Amazing! A mecha suit with both a boob and midriff window!
The outfit.... doesn't even make sense....or look sexy, just exposed
Now this is, of course, all based off of the demo I played that was a pre-beta build where the maximum amount of customization offered to players was hitting a randomize button right before entering a match. I am assuming/hoping that there will be a much more extensive character customization process in the full build of the game. Perhaps, even one that let’s the player choose the arrangement of the bodysuit underneath the battle frames. Let those who want to leave their bare skin exposed to the flames of a jetpack do as they please, and let those of us who appreciate fully armored women go about putting the first group out of their crispy-fried misery. It’s a win-win scenario and I honestly don’t understand why more games, especially those who tout customization as a primary feature, don’t choose this route more often. Allowing both male and female characters to have both skimpy and covering armor/clothing/whatever gives everyone the option to play the games as they want without being forced into the role of sex object just to play the game.

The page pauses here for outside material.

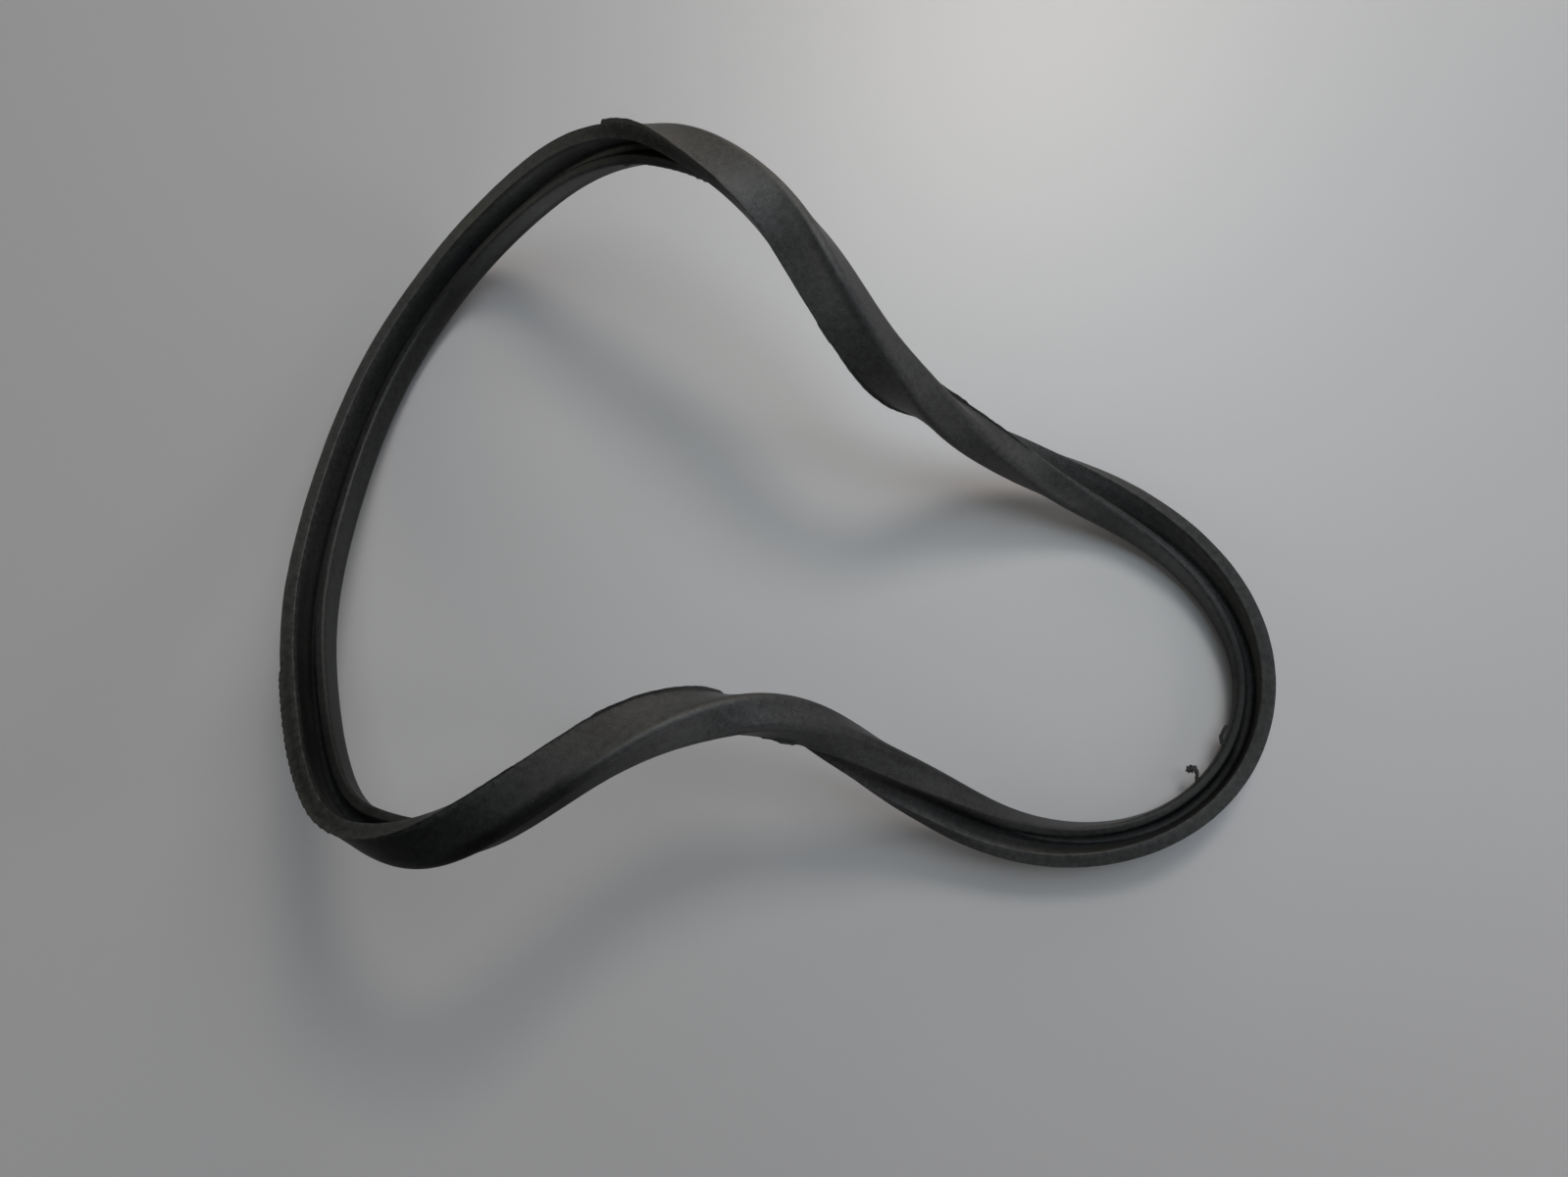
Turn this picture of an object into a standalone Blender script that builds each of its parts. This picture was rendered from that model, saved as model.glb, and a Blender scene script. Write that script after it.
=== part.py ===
"""Channel seal for a timing belt cover: one closed ring of moulded rubber, lying loose.

The ring has a channel section with a tall outer lip and a low inner lip. It rests on a flat
surface on its right lobe and on its upper left side, and twists once over between them on each
strand. What is left of the moulding flash is a thin ragged strip along some lengths of the lips,
with two torn slivers on the inner lip. The strips and slivers are trimmed off by hand.

Metres, +Z up. The origin is in the middle of the ring's footprint, on the surface that it rests on.
"""

import math

import bmesh
import bpy
import numpy as np

MM = 0.001

# The section, in millimetres. "Across" runs from the inner lip (-) to the outer lip (+), and
# "up" from the back (-) to the mouth (+). Both start in the middle of the section.
WIDTH = 7.0
DEPTH = 8.8
OUTER_LAND = 2.7
INNER_LAND = 1.9
LIP_STEP = 3.0
LIP_CHAMFER = 0.5
GROOVE_DEPTH = 5.9
GROOVE_DRAFT = 0.3
BACK_RADIUS = 1.6
BACK_ARC_STEPS = 3

# The ring is cut into this many stations along its length.
STATIONS = 132

# The middle of the section along the ring, counterclockwise seen from above, from the right-hand
# end: x, y and height in millimetres, and roll in degrees. At roll 0 the mouth faces up, and a
# positive roll turns it outwards.
ROUTE = [
    (92.1, -31.0, 4.5, -10),
    (86.4, -14.0, 4.5, 6),
    (71.2, 0.3, 5.5, 26),
    (51.4, 9.0, 11.0, 73),
    (40.4, 13.0, 17.5, 104),
    (25.4, 18.3, 28.5, 163),
    (13.9, 25.5, 39.5, 218),
    (6.4, 34.5, 45.5, 232),
    (-1.4, 45.0, 47.0, 258),
    (-11.4, 54.3, 47.0, 282),
    (-19.8, 59.7, 45.0, 301),
    (-27.6, 62.8, 42.0, 328),
    (-36.1, 64.0, 37.0, 344),
    (-50.1, 63.2, 24.0, 359),
    (-68.8, 54.3, 8.0, 377),
    (-83.0, 33.9, 4.8, 382),
    (-90.6, 5.5, 10.0, 379),
    (-90.1, -23.5, 22.0, 369),
    (-85.8, -38.5, 30.0, 364),
    (-80.2, -50.2, 38.0, 361),
    (-74.6, -57.0, 43.0, 353),
    (-66.9, -60.2, 47.0, 330),
    (-60.1, -60.8, 49.0, 302),
    (-52.1, -59.0, 50.0, 272),
    (-42.6, -53.7, 49.0, 258),
    (-33.1, -47.3, 46.0, 251),
    (-24.1, -42.8, 42.0, 230),
    (-14.1, -40.5, 38.0, 198),
    (-7.6, -40.4, 35.5, 173),
    (-0.6, -41.5, 32.0, 148),
    (6.9, -44.4, 28.0, 117),
    (16.4, -49.3, 22.0, 90),
    (27.4, -55.0, 14.0, 62),
    (41.1, -61.1, 7.5, 33),
    (57.4, -63.6, 4.5, 12),
    (74.7, -59.4, 4.4, -5),
    (87.8, -47.3, 4.5, -12),
]

# Moulding flash: name, lip, and the stretch that it is left on, counted in points of the route.
FLASH_STRIPS = [
    ("flash_outer_apex", "outer", 9.5, 11.5),
    ("flash_outer_upper_twist", "outer", 4.9, 6.7),
    ("flash_outer_left_side", "outer", 17.6, 22.7),
    ("flash_outer_low_corner", "outer", 22.9, 24.0),
    ("flash_outer_lower_twist", "outer", 25.2, 27.5),
    ("flash_inner_apex", "inner", 8.9, 9.8),
    ("flash_inner_upper_twist", "inner", 3.8, 5.0),
    ("flash_inner_lower_twist", "inner", 28.4, 29.2),
]
FLASH_HEIGHT = 0.7
FLASH_END_HEIGHT = 0.25
FLASH_THICKNESS = 0.4
FLASH_STEP = 0.2
FLASH_STATION_SPACING = 2.0
FLASH_WAVE = 0.15
FLASH_WAVE_TURN = 2.7

# Slivers of flash torn out of the inner lip, flat in the plane of the lip's land: name, place along
# the route, length, width at the root and the tip, direction at the root and how far it bends.
# Direction 0 points into the loop, and 90 degrees points along the ring.
SLIVERS = [
    ("torn_sliver_long", 35.5, 5.4, 1.2, 1.6, 38.0, -95.0),
    ("torn_sliver_short", 36.1, 3.6, 0.7, 0.5, 78.0, -6.0),
]
SLIVER_THICKNESS = 0.35
SLIVER_STEPS = 10

# Pieces that touch are drawn this far apart.
GAP = 0.3

# Edges that turn by more than this many degrees are shaded sharp.
SHARP_ANGLE = 35

RING_COLOUR = (0.03, 0.032, 0.031)
RING_ROUGHNESS = 0.6
FLASH_COLOUR = (0.035, 0.036, 0.034)
FLASH_ROUGHNESS = 0.65


def clear_scene():
    for obj in list(bpy.data.objects):
        bpy.data.objects.remove(obj)


def rubber(name, colour, roughness):
    material = bpy.data.materials.new(name)
    material.use_nodes = True
    shader = material.node_tree.nodes["Principled BSDF"]
    shader.inputs["Base Color"].default_value = (*colour, 1.0)
    shader.inputs["Roughness"].default_value = roughness
    shader.inputs["Metallic"].default_value = 0.0
    return material


def spline_bends(points, spans):
    """Second derivatives at the points of the smooth closed curve through them."""
    count = len(points)
    system = np.zeros((count, count))
    change = np.zeros(points.shape)
    for i in range(count):
        before, after = spans[i - 1], spans[i]
        system[i, i - 1] = before
        system[i, i] = 2 * (before + after)
        system[i, (i + 1) % count] = after
        rise = (points[(i + 1) % count] - points[i]) / after
        change[i] = 6 * (rise - (points[i] - points[i - 1]) / before)
    return np.linalg.solve(system, change)


class Ring:
    """The ring's middle line: a smooth closed curve through ROUTE, measured along its chords."""

    def __init__(self):
        self.points = np.array(ROUTE)
        ahead = np.roll(self.points, -1, axis=0) - self.points
        self.spans = np.linalg.norm(ahead[:, :3], axis=1)
        self.knots = np.concatenate([[0.0], np.cumsum(self.spans)])
        self.bends = spline_bends(self.points, self.spans)
        self.length = self.knots[-1]

    def along(self, index):
        """The distance along the ring of a place that is counted in points of the route."""
        return float(np.interp(index, range(len(self.knots)), self.knots))

    def row(self, distance):
        distance %= self.length
        i = min(int(np.searchsorted(self.knots, distance, side="right")) - 1, len(self.spans) - 1)
        j = (i + 1) % len(self.spans)
        span = self.spans[i]
        left = self.knots[i + 1] - distance
        right = distance - self.knots[i]
        ends = (self.points[i] * left + self.points[j] * right) / span
        bend_left = self.bends[i] * left * (left**2 - span**2)
        bend_right = self.bends[j] * right * (right**2 - span**2)
        return ends + (bend_left + bend_right) / (6 * span)

    def frame(self, distance):
        """The middle of the section there, and the directions along, across and up it."""
        middle = self.row(distance)
        along = self.row(distance + 0.5)[:3] - self.row(distance - 0.5)[:3]
        along /= np.linalg.norm(along)
        vertical = np.array([0.0, 0.0, 1.0]) - along * along[2]
        vertical /= np.linalg.norm(vertical)
        outwards = np.cross(along, vertical)
        roll = math.radians(middle[3])
        across = math.cos(roll) * outwards - math.sin(roll) * vertical
        up = math.cos(roll) * vertical + math.sin(roll) * outwards
        return middle[:3], along, across, up


def channel_section():
    """The section's outline: round the outer lip and the back to the inner lip and the groove."""
    side, top = WIDTH / 2, DEPTH / 2
    inner_top = top - LIP_STEP
    floor = top - GROOVE_DEPTH
    outline = [(side - OUTER_LAND, top), (side, top)]
    for sign in (1, -1):
        centre = (sign * (side - BACK_RADIUS), BACK_RADIUS - top)
        for step in range(BACK_ARC_STEPS + 1):
            turn = math.pi / 2 * step / BACK_ARC_STEPS
            if sign < 0:
                turn = math.pi / 2 - turn
            reach = sign * BACK_RADIUS * math.cos(turn)
            outline.append((centre[0] + reach, centre[1] - BACK_RADIUS * math.sin(turn)))
    outline += [
        (-side, inner_top - LIP_CHAMFER),
        (LIP_CHAMFER - side, inner_top),
        (INNER_LAND - side, inner_top),
        (INNER_LAND - side + GROOVE_DRAFT, floor),
        (side - OUTER_LAND - GROOVE_DRAFT, floor),
    ]
    return outline


def placed(frame, across, up):
    middle, _, side, mouth = frame
    point = middle + across * side + up * mouth
    point[2] = max(point[2], 0.0)
    return point * MM


def add_solid(name, loops, closed, material):
    """A solid skinned over loops of points. It closes on itself, or has a cap at each end."""
    mesh = bmesh.new()
    rows = [[mesh.verts.new(point) for point in loop] for loop in loops]
    pairs = list(zip(rows, rows[1:]))
    if closed:
        pairs.append((rows[-1], rows[0]))
    else:
        mesh.faces.new(rows[0])
        mesh.faces.new(list(reversed(rows[-1])))
    for first, second in pairs:
        for k in range(len(first)):
            after = (k + 1) % len(first)
            mesh.faces.new((first[after], first[k], second[k], second[after]))
    bmesh.ops.recalc_face_normals(mesh, faces=mesh.faces)
    data = bpy.data.meshes.new(name)
    mesh.to_mesh(data)
    mesh.free()
    data.shade_smooth()
    data.set_sharp_from_angle(angle=math.radians(SHARP_ANGLE))
    data.materials.append(material)
    obj = bpy.data.objects.new(name, data)
    bpy.context.scene.collection.objects.link(obj)
    return obj


def make_ring(ring):
    outline = channel_section()
    loops = []
    for station in range(STATIONS):
        frame = ring.frame(ring.length * station / STATIONS)
        loops.append([placed(frame, across, up) for across, up in outline])
    material = rubber("moulded_rubber", RING_COLOUR, RING_ROUGHNESS)
    add_solid("channel_ring", loops, True, material)


def make_flash_strip(ring, name, lip, first, last):
    """A thin strip off the lip's outside corner, low at its ends and a little wavy between."""
    start, stop = ring.along(first), ring.along(last)
    sign = 1 if lip == "outer" else -1
    foot = DEPTH / 2 if lip == "outer" else DEPTH / 2 - LIP_STEP - LIP_CHAMFER
    steps = max(4, round((stop - start) / FLASH_STATION_SPACING))
    inside = WIDTH / 2 + GAP
    loops = []
    for i in range(steps + 1):
        share = i / steps
        rise = math.sin(math.pi * share) ** 0.5 if 0 < i < steps else 0.0
        wave = 1.0 + FLASH_WAVE * math.sin(FLASH_WAVE_TURN * i)
        height = FLASH_END_HEIGHT + (FLASH_HEIGHT - FLASH_END_HEIGHT) * rise * wave
        frame = ring.frame(start + (stop - start) * share)
        low = foot - FLASH_THICKNESS - FLASH_STEP
        corners = ((inside, low), (inside + height, low + FLASH_STEP))
        corners += ((inside + height, foot), (inside, foot - FLASH_STEP))
        loops.append([placed(frame, sign * across, up) for across, up in corners])
    add_solid(name, loops, False, rubber(name, FLASH_COLOUR, FLASH_ROUGHNESS))


def make_sliver(ring, name, place, length, width, tip_width, direction, bend):
    """A flat tongue that leaves the inner lip and bends in its own plane."""
    middle, along, across, up = ring.frame(ring.along(place))
    beside = GAP + width / 2 * math.sin(math.radians(abs(direction)))
    level = DEPTH / 2 - LIP_STEP - LIP_CHAMFER - SLIVER_THICKNESS / 2
    centre = middle - across * (WIDTH / 2 + beside) + up * level
    step = length / SLIVER_STEPS
    thick = up * SLIVER_THICKNESS / 2
    loops = []
    for i in range(SLIVER_STEPS + 1):
        share = i / SLIVER_STEPS
        turn = math.radians(direction + bend * share)
        ahead = along * math.sin(turn) - across * math.cos(turn)
        half = along * math.cos(turn) + across * math.sin(turn)
        half = half * (width + (tip_width - width) * share) / 2
        corners = [half + thick, half - thick, -half - thick, -half + thick]
        loops.append([(centre + corner) * MM for corner in corners])
        centre = centre + ahead * step
    add_solid(name, loops, False, rubber(name, FLASH_COLOUR, FLASH_ROUGHNESS))


def main():
    clear_scene()
    ring = Ring()
    make_ring(ring)
    for name, lip, first, last in FLASH_STRIPS:
        make_flash_strip(ring, name, lip, first, last)
    for name, *shape in SLIVERS:
        make_sliver(ring, name, *shape)


main()
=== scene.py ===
"""The looks of a timing belt cover seal: a loose ring of moulded rubber channel with torn flash.

Everything is in metres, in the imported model's frame. The route and the section are the ones that
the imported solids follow, and they are given in millimetres.
"""

import math

import bmesh
import bpy
import numpy as np
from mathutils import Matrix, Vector, noise


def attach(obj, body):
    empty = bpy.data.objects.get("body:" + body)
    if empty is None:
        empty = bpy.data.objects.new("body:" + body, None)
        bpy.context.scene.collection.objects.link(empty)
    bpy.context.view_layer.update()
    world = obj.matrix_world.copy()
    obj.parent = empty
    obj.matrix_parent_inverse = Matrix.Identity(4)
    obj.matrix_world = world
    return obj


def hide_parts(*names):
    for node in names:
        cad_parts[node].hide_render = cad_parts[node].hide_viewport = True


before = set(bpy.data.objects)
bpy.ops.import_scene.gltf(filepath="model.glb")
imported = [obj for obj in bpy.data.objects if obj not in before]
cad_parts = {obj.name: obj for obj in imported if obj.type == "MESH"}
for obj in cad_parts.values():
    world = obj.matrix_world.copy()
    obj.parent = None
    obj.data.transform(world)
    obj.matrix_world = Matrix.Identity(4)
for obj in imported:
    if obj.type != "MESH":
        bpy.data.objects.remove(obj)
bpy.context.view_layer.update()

MM = 0.001

# ---------------------------------------------------------------- the ring's shape, in millimetres

WIDTH = 7.0
DEPTH = 8.8
OUTER_LAND = 2.7
INNER_LAND = 1.9
LIP_STEP = 3.0
GROOVE_DEPTH = 5.9
GROOVE_DRAFT = 0.3
BACK_RADIUS = 1.6
LAND_RADIUS = 0.22
INNER_LIP_RADIUS = 0.75
INNER_EDGE_RADIUS = 0.45
FLOOR_RADIUS = 0.7

SIDE = WIDTH / 2
TOP = DEPTH / 2
INNER_TOP = TOP - LIP_STEP
FLOOR = TOP - GROOVE_DEPTH

STATIONS = 1190
LONGEST_SIDE = 1.3

# How far a point may lie from the line between two parts of the section and still be on the part.
GROOVE_EDGE = 0.02
LAND_EDGE = 0.1
INNER_LAND_EDGE = 0.3

# Unevenness of the lips: a long wave and a short one, each as (length, height).
LONG_WAVE = (9.0, 0.05)
SHORT_WAVE = (2.2, 0.012)
SIDEWAYS_SHARE = 0.6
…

Overall, Firefall is a ton of fun to play, even in this early stage of development and it gives the genre a much needed advancement with it having women as options for all classes. However, the current gender differences in the battle frames for the Assault and Engineer classes make this a serious case of two steps forward, one step back. I’ll be keeping tabs on the game as it progresses through it’s beta, but whether or not I play it at launch may end up revolving solely on how they handle criticism of the female battle frames and what, if any, changes they make to them.